La troisième piste de réforme concerne la fonction de recouvrement. Il existe aujourd'hui deux réseaux comptables pour le recouvrement de la TVA : celui de la DGFIP, mais aussi celui de la Douane – laquelle a une compétence d'assiette pour la TVA à l'importation et la TVA pétrole. Cette dualité, qui peut se concevoir pour le contrôle, ne se justifie guère pour ce qui concerne le recouvrement, d'autant que la DGFIP estime qu'elle pourrait assurer ce recouvrement avec ses propres effectifs – il faut savoir que l'effectif des postes comptables de la DGDDI est de 650 agents.
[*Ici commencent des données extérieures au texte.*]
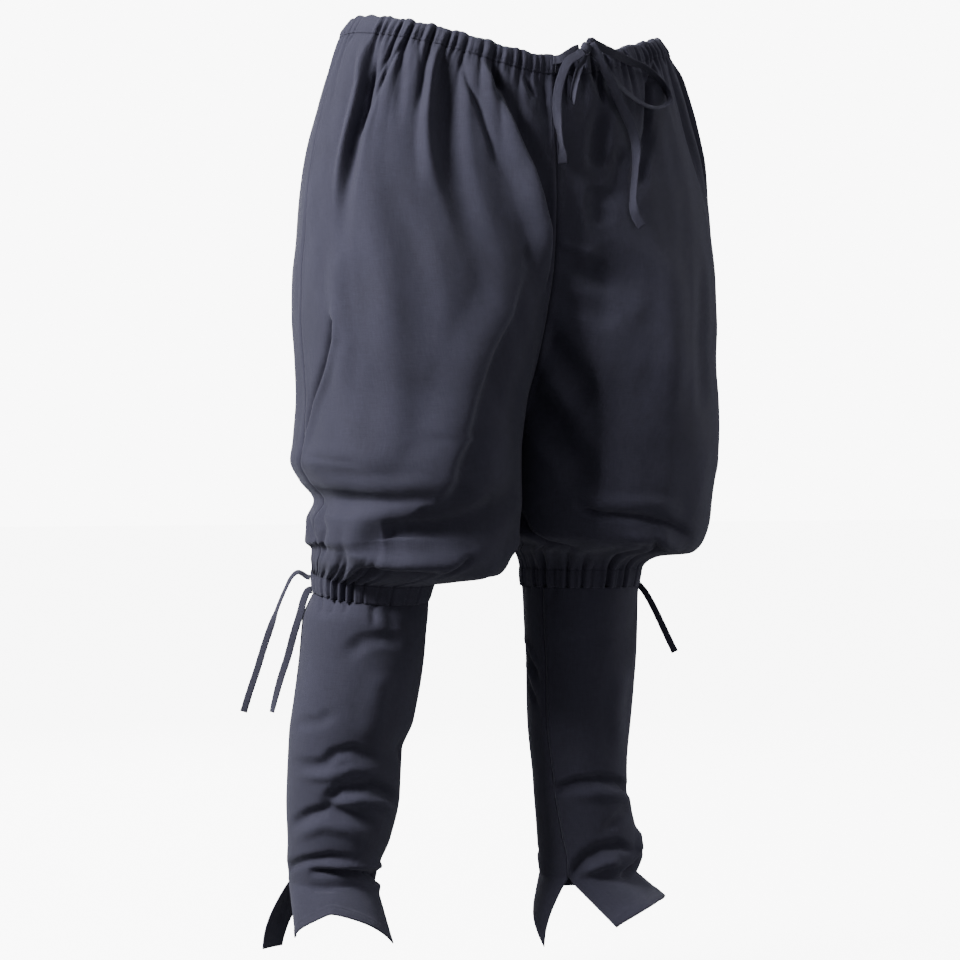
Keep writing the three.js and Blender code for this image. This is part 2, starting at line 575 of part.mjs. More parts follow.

En conclusion, mesdames, messieurs les députés, je voudrais vous indiquer quelques pistes de réforme pour favoriser la lutte contre cette fraude fiscale.
Face à un phénomène aussi massif, qui tend à se développer dans un univers économique en mutation rapide, la réponse doit être à la hauteur de l'enjeu. La Cour constate que beaucoup d'initiatives ont été prises depuis quelques années par le législateur et par la DGFIP elle-même. Toutefois, celles de l'administration doivent être rassemblées et mises en cohérence. Un plan d'action d'ensemble devrait, selon nous, être défini. Il se fixerait un horizon de trois ans, énoncerait la stratégie à mettre en oeuvre, les objectifs précis à atteindre - ce qui permettrait un contrôle de votre assemblée –, ainsi que les moyens à mobiliser et les conditions de pilotage de l'action engagée sur la TVA.
Ce plan s'inscrirait plus globalement dans la réorganisation des services de contrôle fiscal à la DGFIP, qui devrait, comme nous l'avons indiqué dans notre dernier rapport annuel, s'échelonner sur cinq ans – mais le sujet de la TVA est cependant d'une telle ampleur qu'il justifie un horizon plus proche, qui pourrait être de trois ans.
Ce plan d'ensemble devrait se nourrir d'une meilleure connaissance de la fraude, connaissance qui doit devenir un objectif essentiel de la DGFIP. Il est en effet nécessaire que l'administration dispose d'une cartographie et d'une typologie sectorielle de la fraude. À partir de cette connaissance affinée, elle serait en mesure de ré-allouer plus efficacement ses moyens, en fonction de l'intensité et des spécificités de la fraude à la TVA.
Enfin, il faut fixer un cap, un véritable objectif stratégique. Celui-ci – qui existe dans un certain nombre de pays étrangers, mais pas en France – devrait reposer sur la réduction de l'écart entre TVA théorique et TVA réelle.
La tâche est certes de longue haleine, mais l'enjeu est majeur, tant en termes d'égalisation des conditions de concurrence que d'équilibre de nos finances publiques. C'est ce qui justifie les orientations fortes que la Cour estime indispensable d'énoncer dans ce rapport.